Ils se lèvent tous les trois, changent des pesetas espagnoles contre des francs, prennent des canettes de bière et des paquets de chips et vont s’asseoir sous la grande carte du monde qui occupe un pan de mur. Ils montrent du doigt Manille, Davao, Butuan, les villes d’où ils viennent dans l’archipel philippin. Ils parlent de leurs femmes, de leurs enfants, de leurs mères aussi, avec un sourire un peu triste. Dix mois de navigation en Europe avant de pouvoir les retrouver.
L’association Marin’Escale s’est créée il y a bientôt cinq ans. “Il y a eu le Rio Sul et l’Abonga, et un bateau russe bloqué pendant six mois dans le bassin”, se souvient Jacques Gougy. “C’était des gens démunis. On s’est dit qu’il fallait faire quelque chose”. Avec notamment l’aide du Commandant Le Quillec, capitaine du port, ils ont monté Marin’Escale. “Ils”, ce sont 200 adhérents, dont les membres de l’association des capitaines au long cours. Parmi eux, une vingtaine de bénévoles, à tour de rôle, aident Didier derrière le bar et font chaque soir, au volant du minibus, la tournée des bateaux en escale pour proposer aux marins du bord de passer ensemble un moment. A 22 heures, le minibus prend le chemin inverse pour les ramener à leurs navires.
“Au conseil d’administration, il y a un pasteur protestant, un Sri Lankais, quelqu’un du Secours catholique…”, énumère Jacques Gougy. “Mais dans l’association, on ne s’occupe pas de religion, ni de politique.
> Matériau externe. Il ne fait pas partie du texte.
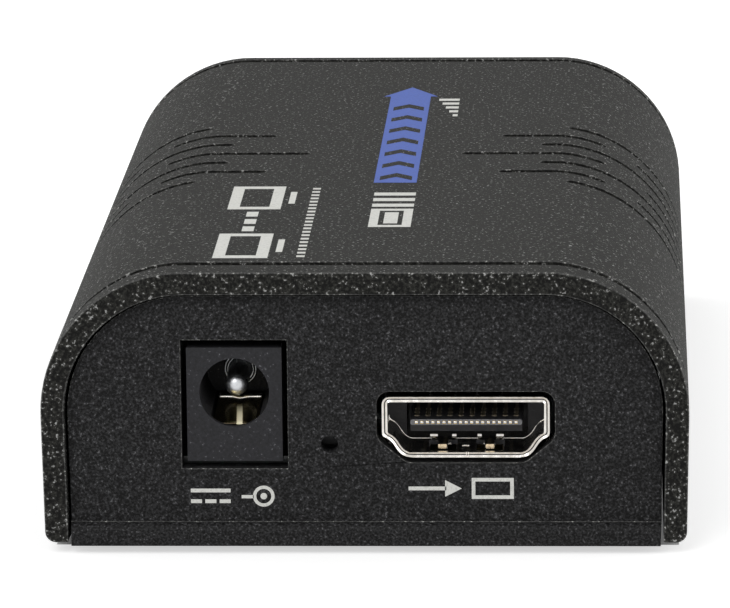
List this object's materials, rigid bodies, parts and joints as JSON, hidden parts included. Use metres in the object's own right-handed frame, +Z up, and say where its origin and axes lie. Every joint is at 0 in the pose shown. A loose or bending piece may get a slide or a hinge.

Nous sommes là pour des liens amicaux, pour de l’assistance financière”. La bière est payante, le café est gratuit. “Il y a des gens pauvres, qui ne peuvent même pas s’offrir un verre. Le peu d’argent qu’ils gagnent, ils l’envoient chez eux”.
Des marins d’une cinquantaine de nationalités se sont arrêtés au bar de Marin’Escale. Le plus souvent des marins de commerce, mais aussi des pêcheurs réfugiés dans le port lors d’une tempête ou d’une avarie, ou des militaires de la Marine. Entre janvier et fin octobre de cette année, ils étaient près de 2700 à être passés par là. Le chiffre augmente constamment depuis l’ouverture en mars 1994.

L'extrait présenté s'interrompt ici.